Быстро подошел к Саше и, наклонившись, с высоты, сердито замахал на него пальцем:
- Эй, юноша, того-этого, не баламуть! Раз имеешь личное, то живи по закону, а недоволен, так жди нового! Убийство, скажу тебе по опыту, дело страшное, и только тот имеет на него право, у кого нет личного. Только тот, того-этого, и выдержать его может. Ежели ты не чист, как агнец, так отступись, юноша! По человечеству, того-этого, прошу!
Уже исступленное что-то загоралось в его остановившихся глазах; и вдруг Колесников закричал полным голосом, как в бреду:
- Хочешь, на колени стану? Хочешь, мальчишка, на колени стану? Отступись!
- Нет! - сказал Саша, быстро вставая и рукой отстранив Колесникова, бледный и строгий.- Вы напрасно кричите, вы меня не поняли. У меня не было и нет личного ничего. Слышите вы, ничего!
Колесников угрюмо извинился:
- Извините, Погодин. Такие времена, что, того и гляди, в сумасшедший дом попадешь, того-этого.

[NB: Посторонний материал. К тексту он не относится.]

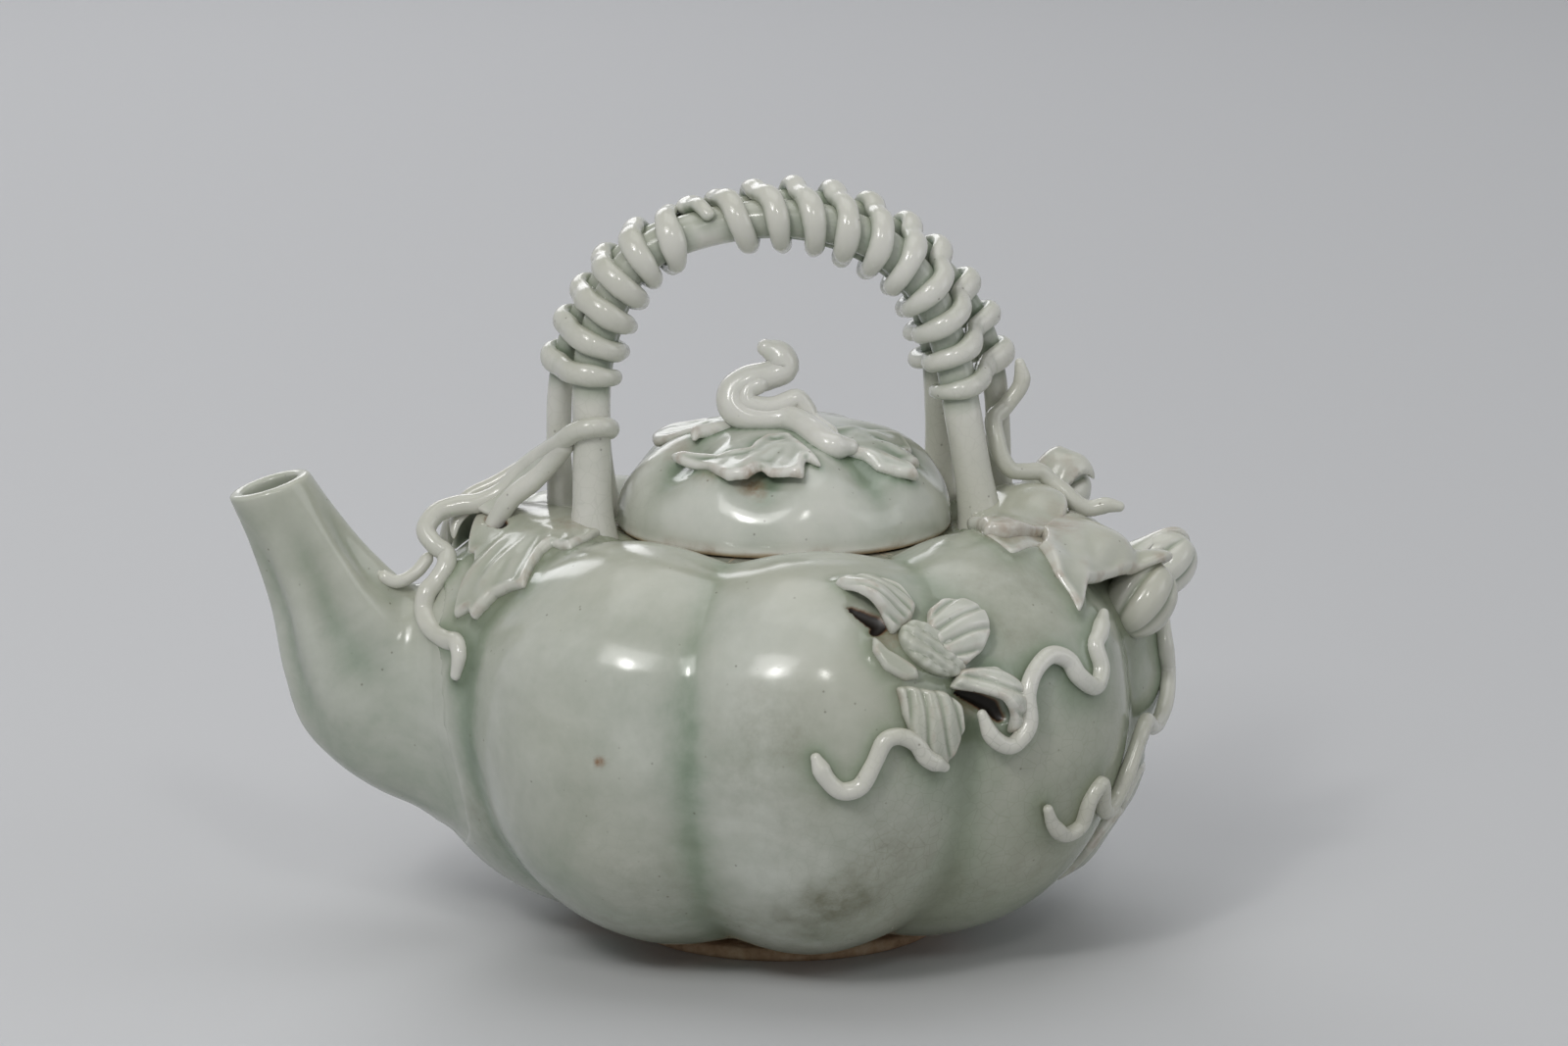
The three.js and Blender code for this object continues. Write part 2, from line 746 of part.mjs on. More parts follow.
const shoulderLeafFrontShares = [
  [191, 0.972, 195, 0.8, 0.95, 0],
  [191, 0.97, 203.5, 0.892, 0.5, 0],
  [193, 0.92, 204.5, 0.765, 0.5, 0.2],
  [192, 0.92, 197, 0.693, 0.5, 0.2],
  [189, 0.92, 180.5, 0.745, 0.4, 0.3],
  [188, 0.965, 176, 0.84, 0.45, 0.3],
];
const shoulderLeafBackShares = [
  [168, 0.97, 166, 0.8, 0.9, 0.3],
  [168, 0.93, 178, 0.76, 0.5, 1.6],
  [164, 0.93, 158, 0.74, 0.5, 0.5],
  [164, 0.965, 148, 0.86, 0.5, 0.3],
];
const rearLeafFrontShares = [
  [344, 0.97, 334, 0.83, 0.8, 0],
  [344, 0.968, 313.5, 0.838, 0.5, 0],
  [342, 0.93, 318.5, 0.713, 0.55, 0],
  [345, 0.93, 342, 0.74, 0.6, 0.4],
];
const rearLeafBackShares = [
  [9, 0.97, 18, 0.72, 0.7, 0.3],
  [12, 0.965, 38, 0.83, 0.55, 0],
];
const budLeafShares = [
  [352, 0.89, 352, 0.71, 0.8, 3.1],
  [350, 0.88, 341, 0.72, 0.5, 1.9],
  [354, 0.87, 354, 0.665, 0.6, 3.6],
  [356, 0.87, 4, 0.66, 0.6, 3.8],
];
const lowLeafOneShares = [[351, 0.32, 336, 0.2, 0.6, 0.4]];
const lowLeafTwoShares = [[353, 0.39, 349, 0.31, 0.4, 0]];

const flowerVineShares = [
  [323, 0.692], [318.5, 0.667], [316.5, 0.654], [316.5, 0.621], [314.5, 0.6], [311, 0.621],
  [309.5, 0.646], [306.5, 0.658], [303, 0.642], [301, 0.613], [300.5, 0.567], [297.5, 0.542],
  [294.5, 0.558], [293, 0.592],
];
const flowerTendrilShares = [
  [286, 0.525], [283, 0.542], [281.5, 0.563], [279, 0.575], [277, 0.571], [275, 0.537],
  [273, 0.508], [270.5, 0.504], [268.5, 0.521], [267, 0.55],
];
const lowVineShares = [
  [305.5, 0.433], [307.5, 0.404], [311, 0.383], [314, 0.392], [314.5, 0.433], [316.5, 0.454],
  [319, 0.429], [320, 0.396], [325, 0.375], [345, 0.3], [346, 0.329], [344, 0.396],
  [347, 0.442], [353, 0.46], [354, 0.5], [350, 0.54], [351, 0.58], [354, 0.62],
];
const shoulderVineShares = [
  [-0.562, -0.125, 1.208], [-0.595, -0.08, 1.176], [-0.635, -0.014, 1.136],
  [-0.685, 0.03, 1.094], [-0.734, 0.04, 1.046], [-0.795, 0.04, 1.019], [-0.854, 0.04, 1.013],
  [-0.907, 0.03, 0.999], [-0.939, 0, 0.964], [-0.919, -0.03, 0.935], [-0.892, -0.04, 0.916],
  [-0.892, -0.068, 0.892], [-0.919, -0.08, 0.857], [-0.946, -0.095, 0.834],
  [-0.954, -0.108, 0.796], [-0.939, -0.162, 0.763], [-0.904, -0.23, 0.75],
  [-0.881, -0.284, 0.751], [-0.878, -0.31, 0.728], [-0.888, -0.31, 0.684],
];
const spoutVineShares = [
  [-1.062, -0.03, 0.869], [-1.02, -0.045, 0.853], [-0.97, -0.04, 0.872], [-0.93, -0.02, 0.91],
];
const budVineShares = [
  [0.63, 0.04, 1.317], [0.635, 0.04, 1.271], [0.588, 0.027, 1.216], [0.555, 0, 1.194],
  [0.557, -0.027, 1.151], [0.57, -0.04, 1.108], [0.595, -0.04, 1.078], [0.636, -0.027, 1.07],
  [0.678, -0.014, 1.066], [0.703, -0.014, 1.046], [0.735, -0.027, 1.022], [0.769, -0.04, 0.994],
  [0.803, -0.04, 0.981], [0.851, -0.04, 0.987], [0.884, -0.04, 0.983],
];

const budPlaces = [
  { angle: 343.5, share: 0.678, heading: 60, size: 1, raise: 0.35 },
  { angle: 3, share: 0.665, heading: 75, size: 0.92, raise: 0.9 },
  { angle: 12.5, share: 0.82, heading: 20, size: 0.92, raise: 0.55 },
];

const lidLeafFrontShares = [
  [252, 0.78, 198, 0.425, 0.5, 0.6],
  [252, 0.78, 243, 0.358, 0.6, 0.7],
  [254, 0.78, 271, 0.358, 0.6, 0.7],
  [260, 0.76, 285, 0.48, 0.4, 0.3],
];
const lidLeafLeftShares = [
  [180, 0.83, 169, 0.41, 0.42, 0.15],
  [186, 0.83, 195, 0.5, 0.4, 0.2],
];
const lidLeafRightShares = [
  [306, 0.63, 324, 0.262, 0.5, 0.2],
  [315, 0.7, 349, 0.34, 0.5, 0.3],
  [330, 0.78, 356, 0.5, 0.36, 0],
];

// Paths of the two strands of the lid's stem: shares of the lid's radius twice, then of its rise.
const lidStemShares = [
  [-0.108, 0, 0.993], [-0.04, 0, 0.9], [-0.002, -0.015, 0.718], [-0.105, -0.03, 0.614],
  [-0.232, -0.046, 0.557], [-0.316, -0.062, 0.414], [-0.328, -0.093, 0.25],
  [-0.26, -0.124, 0.1], [-0.121, -0.155, 0.05], [-0.006, -0.186, 0.07], [0.068, -0.263, 0.03],
  [0.13, -0.402, -0.057], [0.2, -0.526, -0.157], [0.325, -0.508, -0.193],
];
const lidStrandShares = [
  [-0.111, -0.068, 0.579], [-0.164, -0.087, 0.529], [-0.232, -0.102, 0.443],
  [-0.238, -0.124, 0.3], [-0.164, -0.142, 0.236], [-0.077, -0.155, 0.236], [0, -0.155, 0.3],
  [0.059, -0.155, 0.343], [0.105, -0.155, 0.214], [0.136, -0.173, 0.057],
  [0.186, -0.294, -0.029], [0.248, -0.418, -0.1],
];

function lidStrand(shares, radius, steps, grow) {
  const top = lidBase + lidRise;
  const points = shares.map(
    ([x, y, z]) => new THREE.Vector3(x * lidRadius, y * lidRadius, top + z * finialRise),
  );
  return vine(points, radius, steps, grow);
}

// Assembly

const kettle = new THREE.Group();

function add(name, solid, look) {
  const mesh = new THREE.Mesh(toGeometry(solid), new THREE.MeshStandardMaterial(look));
  mesh.name = name;
  kettle.add(mesh);
}

// Pieces laid on so far, each grown by the seat gap: what is laid on later is cut by them.
const laid = stems.map((each) => stem(each, seatGap));
laid.push(loft(spoutRings(-seatGap, 0, 12)));

function lay(name, build, keepOut) {
  let solid = build(0).subtract(keepOut);
  laid.forEach((grown) => (solid = solid.subtract(grown)));
  add(name, largest(solid), glaze);
  laid.push(build(seatGap));
}

add("body_shell", bodyShell(), glaze);
add("foot_disc", footDisc(), biscuit);
add("spout", spout(), glaze);
["front", "back", "outer"].forEach((side, i) => {
  let solid = stem(stems[i]).subtract(bodyKeepOut);
  laid.slice(0, i).forEach((other) => (solid = solid.subtract(other)));
  add("handle_stem_" + side, largest(solid), glaze);
});
add("handle_tendril_left", clearOfStems(leftTendril()), glaze);
add("handle_tendril_right", clearOfStems(rightTendril()), glaze);

const space = (shares) => shares.map(spacePoint);
budPlaces.forEach((place, i) => {
  lay("melon_bud_" + (i + 1), (grow) => melonBud(place, grow), bodyKeepOut);
});
lay("flower_centre", flowerCentre, bodyKeepOut);
petalShares.forEach((shares, i) => {
  lay("flower_petal_" + (i + 1), (grow) => petal(shares, grow), bodyKeepOut);
});
Object.entries({
  shoulder_leaf_front: shoulderLeafFrontShares,
  shoulder_leaf_back: shoulderLeafBackShares,
  rear_leaf_front: rearLeafFrontShares,
  rear_leaf_back: rearLeafBackShares,
  bud_leaf: budLeafShares,
  low_leaf_1: lowLeafOneShares,
  low_leaf_2: lowLeafTwoShares,
}).forEach(([name, shares]) => {
  lay(name, (grow) => leaf(bodySkin, shares, grow), bodyKeepOut);
});
Object.entries({
  flower_vine: [flowerVineShares, vineRadius],
  flower_tendril: [flowerTendrilShares, vineRadius],
  low_vine: [lowVineShares, fineVineRadius],
}).forEach(([name, [shares, radius]]) => {
  lay(name, (grow) => creeper(shares, radius, grow), bodyKeepOut);
});
Object.entries({
  shoulder_vine: [shoulderVineShares, vineRadius],
  spout_vine: [spoutVineShares, fineVineRadius],
  bud_vine: [budVineShares, vineRadius],
}).forEach(([name, [shares, radius]]) => {
  const steps = Math.round(1.6 * shares.length);
  lay(name, (grow) => vine(space(shares), radius, steps, grow), bodyKeepOut);
});

add("lid_dome", lidDome(), glaze);
lay("lid_stem", (grow) => lidStrand(lidStemShares, finialRadius, 24, grow), lidKeepOut);
lay("lid_stem_strand", (grow) => lidStrand(lidStrandShares, finialStrandRadius, 18, grow), lidKeepOut);
lay("lid_leaf_front", (grow) => leaf(lidSkin, lidLeafFrontShares, grow), lidKeepOut);
lay("lid_leaf_left", (grow) => leaf(lidSkin, lidLeafLeftShares, grow), lidKeepOut);
lay("lid_leaf_right", (grow) => leaf(lidSkin, lidLeafRightShares, grow), lidKeepOut);

export default kettle;
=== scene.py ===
"""Celadon kettle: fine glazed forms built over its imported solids, in millimetres, then scaled."""

import math

import bpy
import numpy as np
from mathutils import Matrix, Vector, kdtree, noise


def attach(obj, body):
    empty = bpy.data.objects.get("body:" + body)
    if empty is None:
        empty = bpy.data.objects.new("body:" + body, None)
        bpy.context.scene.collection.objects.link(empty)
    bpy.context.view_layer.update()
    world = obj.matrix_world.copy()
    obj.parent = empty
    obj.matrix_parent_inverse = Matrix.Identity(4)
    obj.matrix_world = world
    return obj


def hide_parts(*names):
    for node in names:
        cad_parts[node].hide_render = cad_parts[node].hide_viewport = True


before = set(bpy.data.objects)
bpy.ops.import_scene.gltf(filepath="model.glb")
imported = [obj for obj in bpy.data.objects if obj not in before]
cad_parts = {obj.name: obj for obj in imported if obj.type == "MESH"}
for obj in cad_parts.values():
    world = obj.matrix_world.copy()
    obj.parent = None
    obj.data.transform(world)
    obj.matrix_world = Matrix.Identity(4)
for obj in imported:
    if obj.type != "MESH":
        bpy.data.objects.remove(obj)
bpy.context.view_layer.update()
MM = 0.001
FINE = 1.0
RAD = math.pi / 180

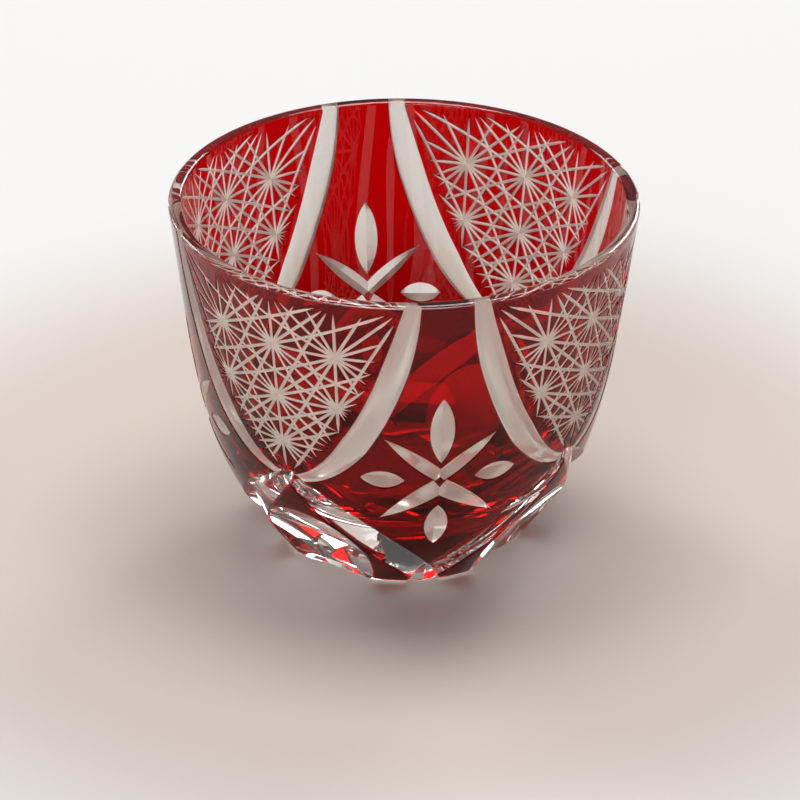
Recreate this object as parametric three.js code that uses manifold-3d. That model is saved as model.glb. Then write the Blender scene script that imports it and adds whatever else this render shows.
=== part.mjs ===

Но уже через десять минут, когда они возвращались домой, Колесников весело шутил по поводу своих гондол; и слово за словом, среди шуток и скачков через лужи, рассказал свою мытарственную жизнь в ее "паспортной части", как он выражался. По образованию ветеринар, был он и статистиком, служил на железной дороге, полгода редактировал какой-то журнальчик, за который издатель и до сих пор сидит в тюрьме. И теперь он служит в местном железнодорожном управлении.
- А кто был ваш отец? - спросил Саша.
- Отец-то? Вопрос не легкий. Род наш, Колесниковых, знаменитый и древний, по одной дороге с Рюриком идет, и в гербе у нас колесо и лапоть, того-этого. Но, по историческому недоразумению, дедушка с бабушкой наши были крепостными, а отец в городе лавку и трактир открыл, блеск рода, того-этого, восстановляет. И герб у нас теперь такой: на зеленом бильярдном поле наклоненная бутылка с девизом: "Свидания друзей"...
- Он жив?
- Опасаюсь. И ежели не сдох, так в союзе председателем,- человек он честолюбивый и глубокомысленный. Он меня, того-этого, потому и в ветеринары отдал, что скота всегда лучше чувствовал, нежели человека. Ну, и братья у меня - тоже, того-этого, сволочь удивительная!
- Зачем вы так говорите! - поежился Саша.
- А что - густо? Из песни, того-этого, слова не выкинешь. Да они ж меня давно и похоронили: по некоему приговору, к счастью для моей шеи - не совершившемуся, меня давно уж повесили,- добродушно заключил Колесников.
Сбивал он Сашу своими переходами от волнения к покою, от грубости, даже как будто цинизма, к мягкому добродушию, чуть ли не ребячьей наивности; и что редко бывало с внимательным Сашей - не мог он твердо определить свое отношение к новому знакомцу: то чуть ли не противен, а то нравится, вызывает в сердце что-то теплое, пожалуй, немного грустное, напоминает кого-то милого. Трогало и то, что после своей странной, почти болезненной вспышки Колесников смирился и не только как равный с равным говорил с Сашей, хотя на целых двадцать лет был старше, но даже как будто преклонялся, каждое слово слушал с необыкновенным вниманием и чуть ли не с почтительностью.
Проводил он Сашу до самого дома и уже у калитки - точно именно у порога дома, когда люди расстаются и уходят к своим мыслям, и нужно было бросить этот мостик - посмотрел Саше в глаза и спросил:
- Газету читали?
- Нет, не успел.
- Шестнадцать повешено. Ну, до свиданья, Погодин. А стреляете-то вы чудесно, мне от вашего таланта, того-этого, даже жутко стало; не наследственное это у вас?
Саша опять было нахмурился, но увидел открытые, наивные глаза, с любопытством глядевшие на него, и засмеялся:
- Нет, не думаю. Я мало что наследовал от отца. Впрочем... я его не помню, он умер восемь лет назад. Прощайте.
Так состоялось их знакомство. И, глядя вслед удалявшемуся Колесникову, менее всего думал и ожидал Саша, что вот этот чужой человек, озабоченно попрыгивающий через лужи, вытеснит из его жизни и сестру и мать, и самого его поставит на грань нечеловеческого ужаса.